Holiday let adds new string to dale farmers' bow
Post-Brexit uncertainty was the main driver for the Mallon family’s decision to develop a holiday cottage on the farm near Middleton-in-Teesdale. Wendy Short took a tour of the property.
DAVID Mallon will be known to many Teesdale livestock keepers due to his passion for breeding high quality pedigree Swaledale sheep and for his store cattle, which usually make good prices at the local auction marts. However, there has been a well-documented decline in agricultural profitability and the extended family’s decision to sell a farm cottage that was formerly occupied by his late grandfather was the catalyst which prompted the recent change.
The Kelton property was purchased last autumn by a farming partnership which includes David, his wife Mandy and his uncle and aunt, Simon and Shirley Bentley.
They briefly considered turning the cottage into a long-term residential let but its isolation convinced them that a holiday rental would be a better option. An initial visit by a Visit Durham tourism representative provided a valuable source of information and the family learned of the shortage of high quality self-catering accommodation in the region.
The building had full residential planning permission and there was no requirement to change its status to holiday accommodation, however, consent was sought for an additional window and patio door.

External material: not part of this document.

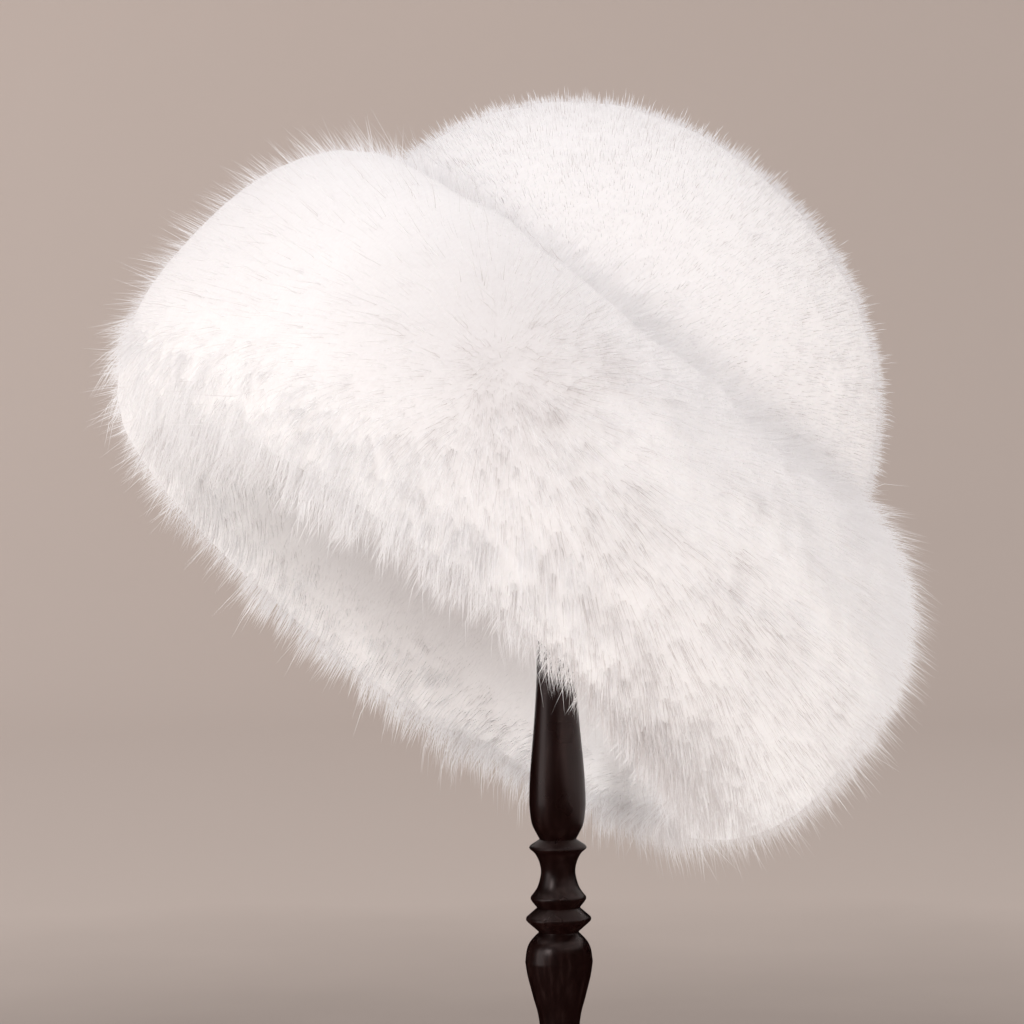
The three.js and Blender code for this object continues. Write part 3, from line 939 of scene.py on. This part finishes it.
trimmed = TRIMMED * np.interp(local[:, 2], (-0.075, -0.030), (0.6, 1.3))
rise -= trimmed * np.clip(-local[:, 0] / 0.07, 0, 1) * np.clip((local[:, 2] + 0.12) / 0.03, 0, 1) * ~inner
corner = inner * np.clip((-local[:, 0] - 0.05) / 0.04, 0, 1) * np.clip((-local[:, 2] - 0.05) / 0.03, 0, 1)
rise += CORNER_FILL * corner * rng.uniform(0.5, 1, BRIM_HAIRS)
lengths += CORNER_FILL * corner
stand = standing(places, normals)
places, crest = lie_on_crown(places)
stand = unit(stand + crest[:, None] * np.array(hat_axis))
near_side = local[:, 1] < 0
at_ends *= np.where(local[:, 0] < 0, 1.0, 0.9)
hang = np.where(near_side, np.interp(local[:, 0], *HEM_HANG), 0.85 * (1 - at_ends))
fall = HEM_FALL * hem * hang * rng.uniform(0.3, 1.1, BRIM_HAIRS)
hanging = (hem * np.where(near_side & ~inner, 0.75, 0.1))[:, None]
stand = unit((1 - hanging) * stand + hanging * DOWN)
places = places + fall[:, None] * unit(stand + 0.5 * DOWN)
paths, shades = comb(places, stand, normals, lengths, 0.12, 0.05, pull, rise, 0.62, 1 / 18,
                     0.0002 + 0.0012 * hem)
# Painted shade: hairs round the whorl's middle are made greyer, where one looks down between them into shade.
from_whorl = ((places - WHORL_MIDDLE)[:, ::2] ** 2).sum(axis=1)
for reach, grey in WHORL_SHADES:
    shades -= grey * np.exp(-from_whorl / reach**2) * rng.uniform(0.3, 1.7, BRIM_HAIRS)
# Painted shade: hairs deep inside the hollow are made greyer.
deep = inner * np.clip((local[:, 2] + 0.095) / 0.03, 0, 1) * np.clip((0.06 - local[:, 0]) / 0.03, 0, 1)
shades -= DEEP_SHADE * deep * np.interp(local[:, 0], (-0.10, -0.06), (0.4, 1))
# Painted shade: hairs low down on the lowered side are made greyer.
shades -= LOW_SHADE * ~inner * np.clip(local[:, 0] / 0.08, 0, 1) * np.clip(-local[:, 2] / 0.08, 0, 1)
# Painted light: hairs at the near hem, high on the lowered side and at the crest are made lighter, against the shade
# there.
shades += 0.3 * hem * near_side * ~inner * np.clip(-local[:, 0] / 0.03, 0, 1)
shades += 0.3 * ~inner * np.clip((local[:, 2] + 0.06) / 0.03, 0, 1) * np.clip(local[:, 0] / 0.03, 0, 1)
shades = np.clip(shades + 0.5 * crest, 0, 1)
widths = rng.uniform(0.00024, 0.00036, BRIM_HAIRS) * (1 - 0.35 * longer) * np.where(inner, 0.75, 1)
quarter = np.floor((np.degrees(np.arctan2(local[:, 1], local[:, 0])) + 45) / 90).astype(int) % 4
for number, side in enumerate(QUARTERS):
    here = quarter == number
    fur = make_fur(f"brim_fur_{side}", paths[here], widths[here], shades[here])
    dress(fur, long_fur, "long_fur")

# %% [markdown]
# Among the soft hairs a pelt has a few that are longer and stiffer, called guard hairs. They stand out past
# the rest and show as single fine lines against the backdrop. They are made in the same way, only fewer,
# longer and straighter.

# %% Guard hairs
GUARD_HAIRS = 8000
places, normals = scatter(brim_form, GUARD_HAIRS)
lengths = rng.uniform(0.030, 0.040, GUARD_HAIRS)
rise = np.clip(np.abs(rng.normal(0, 0.0045, GUARD_HAIRS)), 0, 0.014)
stand = standing(places, normals)
paths, shades = comb(places, stand, normals, lengths, 0.08, 0.09, np.full(GUARD_HAIRS, 0.1), rise, 0.5, 1 / 6,
                     0.0)
guard = make_fur("brim_guard_hair", paths, rng.uniform(0.00020, 0.00028, GUARD_HAIRS), shades)
dress(guard, long_fur, "long_fur")

# %% [markdown]
# The crown's fur is short and dense, like plush. It is combed a little down from the crown's top, and its tips
# stand within two millimetres of each other, so the crown looks nearly smooth beside the brim.

# %% Crown fur
CROWN_HAIRS = 25000
places, normals = scatter(crown_form, int(CROWN_HAIRS * 1.25))
showing = distance_to("brim", places) > 0.0008
places, normals = places[showing][:CROWN_HAIRS], normals[showing][:CROWN_HAIRS]
places = spread_out(places, normals, 0.0013)
count = len(places)
stand = unit(normals - 0.12 * np.array(hat_axis))
lengths = rng.uniform(0.0060, 0.0080, count)
rise = np.clip(rng.normal(0, 0.0007, count), -0.0014, 0.0016)
rise += np.clip(rng.exponential(0.0012, count), 0, 0.004) * (rng.random(count) < 0.3)
by_brim = np.clip(1 - distance_to("brim", places) / 0.016, 0, 1) ** 2
rise += 0.001 * by_brim + 0.0010 * np.clip((places[:, 0] - 0.05) / 0.04, 0, 1)
paths, shades = comb(places, stand, normals, lengths, 0.08, 0.07, np.zeros(count), rise, 0.65, 1 / 12, 0.0)
crown_fur = make_fur("crown_fur", paths, rng.uniform(0.00018, 0.00028, count), shades)
dress(crown_fur, short_fur, "short_fur")

# %% [markdown]
# The two pelts stand for the solids of the crown and the brim. That is said only now, because the steps above
# still needed those solids to fit the pelts to and to scatter the hairs on.

# %% Hand over the pelts
dress(crown_pelt, crown_under, "short_fur", "crown")
dress(brim_pelt, brim_under, "long_fur", "brim")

Mr Mallon says: “We had several quotations for drawing up the paperwork to accompany the planning application up but they seemed very expensive, so I produced them myself. I used an Ordnance Survey map to support the application and it took only about a month before permission was granted.
“Aside from the building work, one of the biggest tasks was upgrading the water supply. The spring-fed system was not considered suitable and we had to add a water treatment plant.
“It consists of a holding tank, with the supply treated using a carbon filter and a UV lamp which required new underground electricity power cables.
“The heating arrangement was outdated and we looked at installing a ground source system.
“But we were told that as the cottage is remote, it might be difficult to get hold of a specialist engineer if it broke down while it was occupied in the winter, as the nearest company is more than 40 miles away. Therefore we continued to use fuel oil, but added under floor heating. The roof was sound, but if it needs attention in the future, we may install solar panels.”
Mr Mallon was the main manager of the renovation project.
“I thought that the short days during last winter would give me plenty of time to organise all the work that needed to be done,” he commented.
“However, it was far more demanding than I had anticipated. I set out with a timeline, but project delays due to materials supplies, for example, meant that I had to change the project plan.
“I carried out some of the dismantling work myself, including the removal of the kitchen and bathroom units, but the rest was left to local traders and they all completed the work to a very high standard.”
The family has spared no expense in renovating and decorating the property at Lanehead farm and the choice of a “high end” holiday cottage meant that the business was eligible for a grant from North Pennine Dales LEADER (part of the Rural Development Programme) and EAFRD (European Agricultural Fund for Rural Development).
Guest comfort is a priority and there is a wine cooler (stocked with a bottle of Prosecco), complimentary chocolates, an inset log burner and all of the kitchen equipment necessary to cook a gourmet meal. The decor throughout is neutral but accessorised to produce a stunning effect; at once luxurious and cosy.
Outside, there is a designated dog walking area and fantastic views of Grassholme reservoir and the surrounding fells.
As people seeking a countryside holiday will often wish to bring their dogs, one dog is permitted per booking as long as it is confined to the ground floor; a stair gate is provided for this purpose.
The support of an online holiday accommodation marketing company has been helpful in the early stages, but the commission that is charged has an impact on profitability. In the future, a full time job will be created, in order to manage the business. Currently, Mandy works part-time in an accounts office, as well as looking after the couple’s two children; Josh, 6, and Olivia, 5, at their home in Eggleston.
“Hill farming has been under pressure for some time and other options for increasing income on this type of farm are limited,” says Mr Mallon. “Tourism offered a new opportunity and a holiday cottage seemed like the best way to maximise the farm’s assets
“We have been surprised and delighted to find that the cottage has so many bookings and we several weeks have been taken for next autumn. The challenge now is to maintain the property and the service at a very high standard, in order to encourage repeat visitors.”
DESPITE the popularity of the holiday cottage business, the 700-acre farm remains at the heart of Mallon family life and their efforts to improve the genetic merit of the Swaledale sheep flock are paying off.
One of the ewes was crowned supreme champion at the annual High Force sheep show this season and in 2018, a ewe with the same sire (Ghyll House Elevator) took the breed championship at Eggleston show.
Tups from the Kelton Hill flock were sold to 3,500gns at Kirkby Stephen last year.
The farm also carries a spring-calving, 70-cow suckler herd of mixed breeding, with British Limousin and British Blues used as terminal sires. Calves that are not required for breeding are sold as stores.